> _Directive_: Only the lines from the one containing "Continue the Blender" through the one containing "bm.faces.new(rings[-1])" are to be copied, exactly and with both ends kept.

> _Stored records_:
☆ ☆ ☆
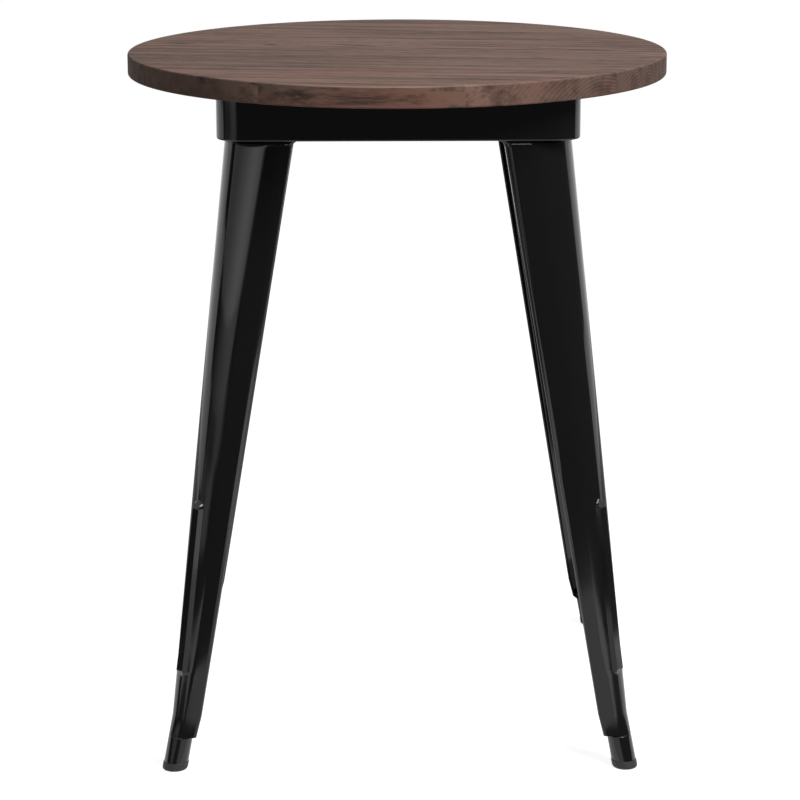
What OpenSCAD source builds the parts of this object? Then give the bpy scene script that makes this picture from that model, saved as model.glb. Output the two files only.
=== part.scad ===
☆ ☆ ☆
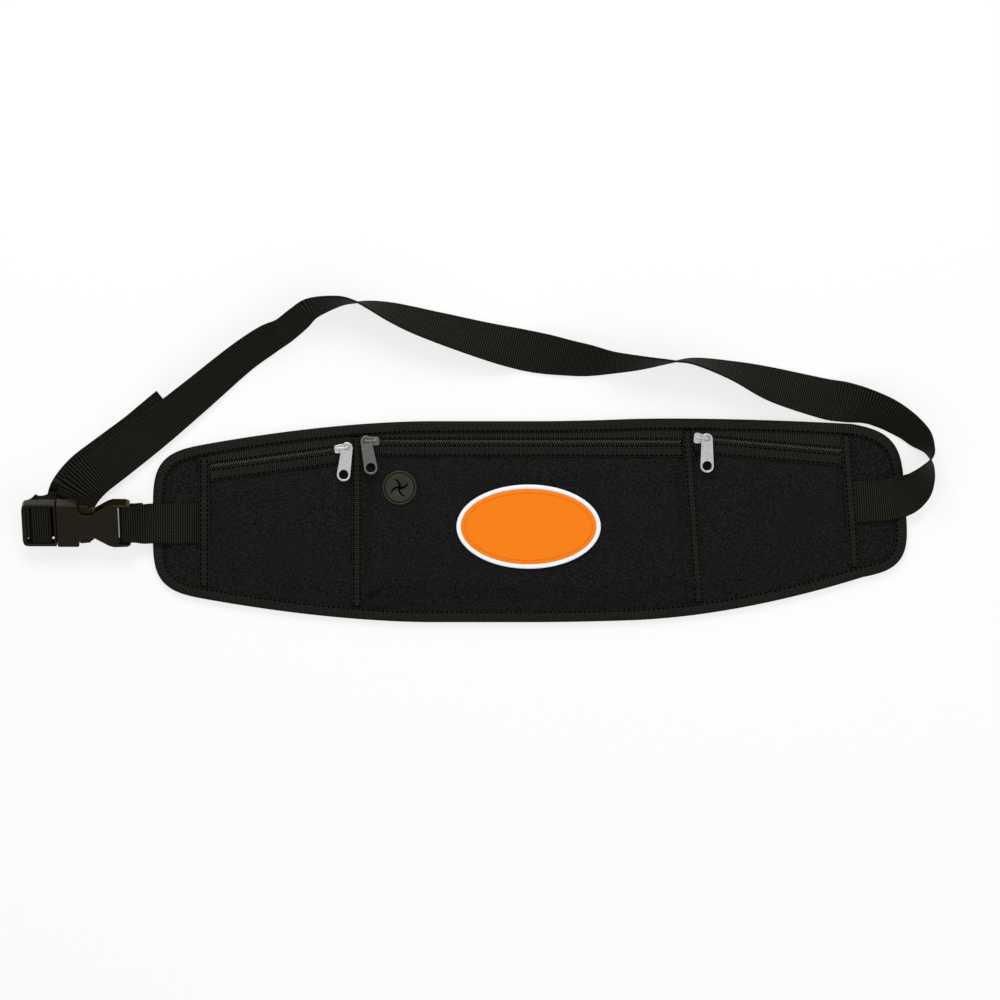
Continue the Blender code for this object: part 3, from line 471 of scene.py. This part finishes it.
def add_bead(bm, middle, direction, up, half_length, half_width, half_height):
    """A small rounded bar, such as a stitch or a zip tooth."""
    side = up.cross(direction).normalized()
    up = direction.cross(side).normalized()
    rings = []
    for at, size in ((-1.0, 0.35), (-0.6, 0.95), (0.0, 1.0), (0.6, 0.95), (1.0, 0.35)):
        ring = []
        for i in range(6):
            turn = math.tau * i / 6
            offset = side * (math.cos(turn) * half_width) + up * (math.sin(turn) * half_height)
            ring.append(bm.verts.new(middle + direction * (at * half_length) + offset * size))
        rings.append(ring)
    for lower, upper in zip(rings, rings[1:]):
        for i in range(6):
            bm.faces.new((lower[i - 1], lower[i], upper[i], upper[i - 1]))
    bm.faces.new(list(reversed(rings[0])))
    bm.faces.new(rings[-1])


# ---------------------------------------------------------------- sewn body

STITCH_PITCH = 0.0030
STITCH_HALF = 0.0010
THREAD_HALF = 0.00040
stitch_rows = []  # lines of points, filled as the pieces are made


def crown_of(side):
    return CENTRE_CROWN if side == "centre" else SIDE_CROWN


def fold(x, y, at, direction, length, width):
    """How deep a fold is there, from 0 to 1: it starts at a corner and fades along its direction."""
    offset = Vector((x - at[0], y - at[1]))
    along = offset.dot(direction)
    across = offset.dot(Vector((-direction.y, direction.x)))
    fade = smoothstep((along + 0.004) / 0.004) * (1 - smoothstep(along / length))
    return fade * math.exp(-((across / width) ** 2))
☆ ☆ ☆
> _Response_:
Continue the Blender code for this object: part 3, from line 471 of scene.py. This part finishes it.
def add_bead(bm, middle, direction, up, half_length, half_width, half_height):
    """A small rounded bar, such as a stitch or a zip tooth."""
    side = up.cross(direction).normalized()
    up = direction.cross(side).normalized()
    rings = []
    for at, size in ((-1.0, 0.35), (-0.6, 0.95), (0.0, 1.0), (0.6, 0.95), (1.0, 0.35)):
        ring = []
        for i in range(6):
            turn = math.tau * i / 6
            offset = side * (math.cos(turn) * half_width) + up * (math.sin(turn) * half_height)
            ring.append(bm.verts.new(middle + direction * (at * half_length) + offset * size))
        rings.append(ring)
    for lower, upper in zip(rings, rings[1:]):
        for i in range(6):
            bm.faces.new((lower[i - 1], lower[i], upper[i], upper[i - 1]))
    bm.faces.new(list(reversed(rings[0])))
    bm.faces.new(rings[-1])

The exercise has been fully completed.